Budgeting isn’t just a math exercise — it’s a mindset shift. It teaches you discipline, patience, and gratitude. When you understand the “why” behind your spending, you begin to make choices that reflect your true values.

Try asking yourself before each purchase:

  • Does this bring me lasting satisfaction or just a quick dopamine hit?

  • Is this aligned with my goals?

Over time, mindful spending becomes second nature.


Step 15: Adapt Your Budget for Life Changes

Major life events — a new job, marriage, moving, having children, or retirement — all affect your finances. When they occur, revisit your budget immediately.

For example:

  • New job: Recalculate your income and adjust savings goals.

  • Marriage: Combine finances and set joint goals.

  • Parenthood: Add childcare, education, and healthcare expenses.

  • Retirement: Shift focus from saving to managing withdrawals and investments.

A flexible budget ensures you stay financially steady through all seasons of life.


Step 16: Make Budgeting a Lifestyle

Once budgeting becomes part of your routine, it stops feeling like a chore and starts feeling empowering. Consider integrating these habits:

  • Review your budget every payday.

  • Automate bill payments and savings transfers.

  • Use cash envelopes for spending categories that tend to go over budget.

  • Reassess your financial goals quarterly.

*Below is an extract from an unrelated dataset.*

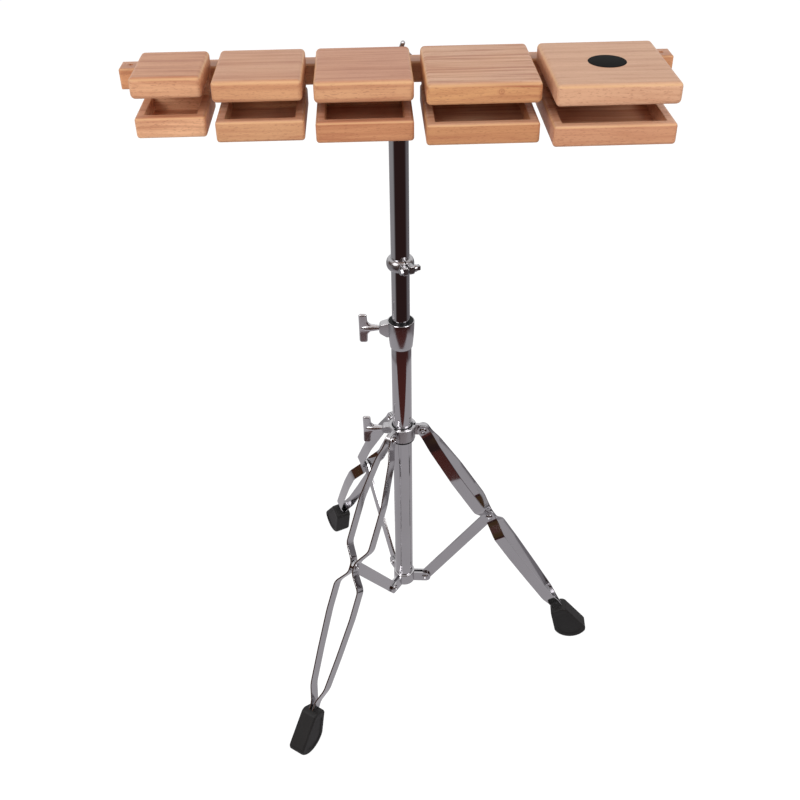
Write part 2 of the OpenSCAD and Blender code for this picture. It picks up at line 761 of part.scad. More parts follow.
// Sliding collar that carries the legs
module leg_collar() {
  top = collar_pivot_z + collar_over_pivot;
  color(chrome) placed() difference() {
    union() {
      translate([0, 0, top - collar_h]) rotate_extrude() polygon([
        [0, 0], [collar_r - chamfer - collar_foot_chamfer, 0], [collar_r - chamfer, collar_foot_chamfer],
        [collar_r - chamfer, collar_h - collar_rim_h - chamfer], [collar_r, collar_h - collar_rim_h],
        [collar_r, collar_h - chamfer], [collar_r - chamfer, collar_h], [0, collar_h]]);
      for (i = [0:leg_count - 1]) rotate([0, 0, leg_az(i)]) translate([0, ear_t / 2, 0]) rotate([90, 0, 0])
        linear_extrude(ear_t) {
          translate([collar_pivot_r, collar_pivot_z]) circle(ear_r);
          translate([collar_r / 2 + main_tube_d / 4, collar_pivot_z - ear_r])
            square([collar_pivot_r - collar_r / 2 - main_tube_d / 4, 2 * ear_r]);
        }
      at_collar_screw() screw_lug(0, 0);
    }
    translate([0, 0, top - collar_h - over])
      cylinder(h = collar_h + 2 * over, r = main_tube_d / 2 + run_fit + collar_bush_t);
    for (i = [0:leg_count - 1]) rotate([0, 0, leg_az(i)]) translate([collar_pivot_r, ear_t, collar_pivot_z])
      rotate([90, 0, 0]) cylinder(h = 2 * ear_t, d = pin_d);
    at_collar_screw() translate([0, 0, -boss_reach])
      cylinder(h = boss_reach + over, d = screw_d + 2 * run_fit);
  }
}

// Axis of the collar's wing screw, from the end of its lug outwards
module at_collar_screw() {
  translate([0, 0, collar_pivot_z]) rotate([0, 0, collar_screw_turn])
    rotate([0, 90, 0]) translate([0, 0, boss_reach]) children();
}

module collar_bush() {
  top = collar_pivot_z + collar_over_pivot;
  color(nylon) placed() difference() {
    translate([0, 0, top - collar_h]) cylinder(h = collar_h, r = main_tube_d / 2 + run_fit + collar_bush_t);
    translate([0, 0, top - collar_h - over])
      cylinder(h = collar_h + 2 * over, r = main_tube_d / 2 + run_fit);
    at_collar_screw() translate([0, 0, -boss_reach]) cylinder(h = boss_reach, d = screw_d + 2 * run_fit);
  }
}

module collar_wing_screw() {
  color(chrome) placed() at_collar_screw() lug_wing_screw(main_tube_d / 2 + run_fit);
}

// Rivet along Y with a head at each end of the given half grip
module headed_pin(half) {
  translate([0, half + pin_head_h, 0]) rotate([90, 0, 0]) {
    cylinder(h = pin_head_h, d1 = pin_head_d * 0.7, d2 = pin_head_d);
    cylinder(h = 2 * (half + pin_head_h), d = pin_d);
    translate([0, 0, 2 * half + pin_head_h])
      cylinder(h = pin_head_h, d1 = pin_head_d, d2 = pin_head_d * 0.7);
  }
}

module leg_pins() {
  color(chrome) for (i = [0:leg_count - 1]) at_leg(i) translate([collar_pivot_r, 0, collar_pivot_z])
    headed_pin(pinch_collar + strap_t / 2 + face_fit / 2);
}

// Frame of leg i's line: X runs down the leg from its upper pivot, Y across it
module along_leg(i) {
  at_leg(i) translate([collar_pivot_r, 0, collar_pivot_z]) rotate([0, 90 - leg_lean, 0]) children();
}

// One bowed strip of leg i, on the side s
module leg_strip(i, s) {
  line = bent_path(strap_line, strap_rounds);
  outer = beside(line, strap_t / 2);
  inner = beside(line, -strap_t / 2);
  wide = 2 * max(strap_bow, strap_low_bow);
  color(chrome) along_leg(i) difference() {
    intersection() {
      translate([0, 0, -strap_w / 2]) linear_extrude(strap_w)
        polygon([for (p = outer) [p[0], s * p[1]],
                 for (k = [len(inner) - 1:-1:0]) [inner[k][0], s * inner[k][1]]]);
      translate([0, wide, 0]) rotate([90, 0, 0]) linear_extrude(2 * wide) {
        circle(strap_w / 2);
        translate([0, -strap_w / 2]) square([leg_len + socket_deep, strap_w]);
      }
    }
    rotate([90, 0, 0]) translate([0, 0, -wide]) cylinder(h = 2 * wide, d = pin_d + 2 * run_fit);
    translate([upper_len, 0, 0]) rotate([90, 0, 0]) translate([0, 0, -wide])
      cylinder(h = 2 * wide, d = pin_d);
  }
}

// Rivet of a leg's middle pivot: a headed stub through each strip, stopping
// short of the brace between them
module leg_rivet(i) {
  color(chrome) along_leg(i) translate([upper_len, 0, 0]) difference() {
    headed_pin(pinch_brace + strap_t / 2);
    cube([2 * pin_d, 2 * (pinch_brace - strap_t / 2), 2 * pin_d], center = true);
  }
}

// Rubber foot of leg i, with a socket for the ends of both strips
module leg_foot(i) {
  sides = round_outline(foot_outline, foot_rounds);
  pad = [for (p = sides) foot_middle() + foot_pad_share * (p - foot_middle())];
  slot_half = pinch_foot + strap_t / 2;
  color(rubber) difference() {
    at_leg(i) translate([0, foot_w / 2, 0]) rotate([90, 0, 0]) linear_extrude(foot_w) polygon(sides);
    for (s = [-1, 1]) at_leg(i) translate([0, s * (foot_w / 2 - foot_pad_cut / 2) + foot_pad_cut, 0])
      rotate([90, 0, 0]) linear_extrude(2 * foot_pad_cut) polygon(pad);
    along_leg(i) translate([leg_len - foot_pinch, -slot_half, -strap_w / 2])
      cube([foot_pinch + socket_deep, 2 * slot_half, strap_w]);
  }
}

// Middle of a foot's outline
function foot_middle() = [for (k = [0, 1])
  sum_to([for (p = foot_outline) p[k]], len(foot_outline)) / len(foot_outline)];

module brace(i) {
  color(chrome) at_leg(i) translate([hub_pivot_r, brace_t / 2, hub_pivot_z]) rotate([90, 0, 0])
    linear_extrude(brace_t) rotate([0, 0, 90 - brace_lean]) difference() {
      union() {
        circle(brace_w / 2);
        translate([brace_len, 0]) circle(brace_w / 2);
        translate([0, -brace_w / 2]) square([brace_len, brace_w]);
      }
      circle(d = pin_d + 2 * run_fit);
      translate([brace_len, 0]) circle(d = pin_d + 2 * run_fit);
    }
}

// Hub at the main tube's foot, with a pair of ears for each brace
module base_hub() {
  low = hub_pivot_z + hub_over_pivot - hub_h;
  gap = brace_t / 2 + face_fit;
  color(chrome) placed() difference() {
    union() {
      translate([0, 0, low]) rotate_extrude() polygon([
        [0, 0], [hub_r - chamfer, 0], [hub_r, chamfer], [hub_r, hub_h - chamfer], [hub_r - chamfer, hub_h],
        [0, hub_h]]);
      for (i = [0:leg_count - 1], s = [-1, 1]) rotate([0, 0, leg_az(i)])
        translate([0, s * (gap + clevis_t / 2) + clevis_t / 2, 0]) rotate([90, 0, 0])
          linear_extrude(clevis_t) {
            translate([hub_pivot_r, hub_pivot_z]) circle(clevis_r);
            translate([main_tube_d / 2 + chamfer, hub_pivot_z - clevis_r])
              square([hub_pivot_r - main_tube_d / 2 - chamfer, 2 * clevis_r]);
          }
    }
    translate([0, 0, low + hub_floor]) cylinder(h = hub_h, r = main_tube_d / 2);
    translate([0, 0, low - over]) cylinder(h = hub_h, r = main_bore_r - hub_lip);
    for (i = [0:leg_count - 1]) rotate([0, 0, leg_az(i)]) translate([hub_pivot_r, hub_r, hub_pivot_z])
      rotate([90, 0, 0]) cylinder(h = 2 * hub_r, d = pin_d);
  }
}

// Plastic plug in the hub's lower opening
module hub_plug() {
  low = hub_pivot_z + hub_over_pivot - hub_h;
  color(nylon) placed() {
    translate([0, 0, low - hub_plug_h]) cylinder(h = hub_plug_h, r = main_bore_r);
    translate([0, 0, low - hub_plug_h]) cylinder(h = hub_plug_h + hub_floor, r = main_bore_r - hub_lip);
  }
}

module brace_pins() {
  color(chrome) for (i = [0:leg_count - 1]) at_leg(i) translate([hub_pivot_r, 0, hub_pivot_z])
    headed_pin(brace_t / 2 + face_fit + clevis_t);
}

block_lid(0);  // block_1_lid
block_lid(1);  // block_2_lid
block_lid(2);  // block_3_lid
block_lid(3);  // block_4_lid
block_lid(4);  // block_5_lid
block_neck(0);  // block_1_neck
block_neck(1);  // block_2_neck
block_neck(2);  // block_3_neck
block_neck(3);  // block_4_neck
block_neck(4);  // block_5_neck
block_tray(0);  // block_1_tray
block_tray(1);  // block_2_tray
block_tray(2);  // block_3_tray
block_tray(3);  // block_4_tray
block_tray(4);  // block_5_tray
badge();
rail();
rail_insert();
rail_screws();
tray_screws();
rail_bracket();
bracket_post();
post_ring();
rail_wing_bolt();
bolt_washer();
top_socket();
socket_thumb_screw();
upper_tube();
memory_lock();
memory_key_screw();
height_clamp();
clamp_bush();
clamp_wing_screw();
main_tube();
leg_collar();
collar_bush();
collar_wing_screw();
leg_pins();
leg_strip(0, 1);  // leg_1_strip_a
leg_strip(0, -1);  // leg_1_strip_b
leg_rivet(0);  // leg_1_rivet
leg_foot(0);  // leg_1_foot
leg_strip(1, 1);  // leg_2_strip_a
leg_strip(1, -1);  // leg_2_strip_b
leg_rivet(1);  // leg_2_rivet
leg_foot(1);  // leg_2_foot
leg_strip(2, 1);  // leg_3_strip_a
leg_strip(2, -1);  // leg_3_strip_b
leg_rivet(2);  // leg_3_rivet
leg_foot(2);  // leg_3_foot
brace(0);  // brace_1
brace(1);  // brace_2
brace(2);  // brace_3
base_hub();
hub_plug();
brace_pins();
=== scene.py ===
"""Five graduated wood blocks on a rail, with their folding stand: looks, light and camera."""

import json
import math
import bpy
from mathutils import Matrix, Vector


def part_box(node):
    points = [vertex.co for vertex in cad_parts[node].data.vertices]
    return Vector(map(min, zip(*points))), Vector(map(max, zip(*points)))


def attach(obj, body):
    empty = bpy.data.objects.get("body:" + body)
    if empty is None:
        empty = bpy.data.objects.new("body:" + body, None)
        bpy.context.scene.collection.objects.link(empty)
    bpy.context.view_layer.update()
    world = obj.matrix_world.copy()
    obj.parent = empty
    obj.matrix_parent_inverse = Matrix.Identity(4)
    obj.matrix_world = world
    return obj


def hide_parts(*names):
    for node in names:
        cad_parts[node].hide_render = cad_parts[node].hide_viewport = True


bl_info = {
    "name": "Wood Block Set",
    "version": (1, 0, 0),
    "blender": (4, 5, 0),
    "location": "View3D > Sidebar > Wood Blocks",
    "description": "Dresses a set of wood blocks on a folding stand",
    "category": "Add Mesh",
}

import bmesh
import bpy
from mathutils import Matrix, Vector

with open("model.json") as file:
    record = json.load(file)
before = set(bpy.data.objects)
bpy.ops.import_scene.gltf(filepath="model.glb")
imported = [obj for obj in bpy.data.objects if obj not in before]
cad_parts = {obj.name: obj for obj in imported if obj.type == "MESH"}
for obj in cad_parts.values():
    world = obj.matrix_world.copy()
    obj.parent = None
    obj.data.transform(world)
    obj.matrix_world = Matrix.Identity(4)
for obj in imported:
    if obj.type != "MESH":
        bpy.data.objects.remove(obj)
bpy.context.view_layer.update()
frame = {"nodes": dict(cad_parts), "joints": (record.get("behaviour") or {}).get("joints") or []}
MM = 0.001
# Points nearer than this are merged, and lengths nearer than this are the same, in metres
MERGE = 1e-6
TINY = 1e-7
# An edge whose faces turn by more than this, in radians, is a rim
SHARP = 1.2
LEGS = (1, 2, 3)
JOINTS = {j["name"]: j for j in frame["joints"]}

# Each block's wood: the lid's top, the lid's sides, the tray's sides, and how streaky it is. The top and side
# colours are partly the wood's own tone and partly painted light, each matched to how that face is lit.
WOODS = (
    ((0.650, 0.325, 0.184), (0.750, 0.402, 0.227), (0.820, 0.455, 0.262), 0.9),
    ((0.650, 0.350, 0.215), (0.665, 0.340, 0.176), (0.645, 0.335, 0.174), 0.9),
    ((0.612, 0.300, 0.183), (0.690, 0.363, 0.193), (0.645, 0.305, 0.148), 0.8),
    ((0.700, 0.410, 0.262), (0.680, 0.345, 0.156), (0.583, 0.272, 0.127), 1.2),
    ((0.700, 0.410, 0.258), (0.715, 0.402, 0.247), (0.625, 0.305, 0.172), 0.5),
)
# The knot on the front of one lid: its block, and how far in and down it lies, in millimetres
KNOT_BLOCK = 4
KNOT_IN = 70
KNOT_DOWN = 8.5
# Distances down a leg from its upper pivot, and how far a strip's middle lies from the leg's plane there,
# in millimetres
SWAY = ((-8, 3.9), (11, 3.9), (30, 10.2), (88, 17.4), (152, 17.4), (173, 2.9), (189, 2.9), (208.5, 18.6),
        (250, 18.6), (306, 15.2), (358, 11.0), (380, 2.6), (411, 2.6))
# How many slices a strip is cut in, so that it can bow
SLICES = 190
# Wings of the screws: thickness, rounding, and where their roots and necks lie along them, in millimetres
WING_THICK = 4.6
WING_RIM = 2.1
WING_ROOT = 5
WING_NECK = 9
# The clamps' wings: how deep they are, how far out they start, and the shank under them, in millimetres
WING_DEEP = 14.8
WING_LIFT = 10.26
WING_SHANK = 10
# Radius of the round end of a collar's or a hub's ear, in millimetres
EAR_R = 8
# Where the camera stands, in metres, and its yaw, pitch and roll, in degrees
CAMERA_AT = (-0.0340296, -1.0621863, 1.2158346)
CAMERA_TURNS = (-1.7106, 36.4565, -0.8394)


# Shader arithmetic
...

Over time, you’ll notice less stress, fewer financial surprises, and more confidence in your money management.


Final Thoughts

Creating a budget may seem intimidating at first, but it’s one of the most rewarding skills you can develop. It gives you control over your finances instead of letting your finances control you.

Start simple:

  1. List your income.

  2. Categorize your expenses.

  3. Choose a budgeting method like the 50/30/20 rule or zero-based budgeting.

  4. Set goals and adjust regularly.

Consistency is more important than perfection. Even a basic budget, maintained diligently, can help you eliminate debt, build savings, and move steadily toward financial freedom.

So grab your notebook, open your spreadsheet, or download that budgeting app — and take the first step today. Your future self will thank you.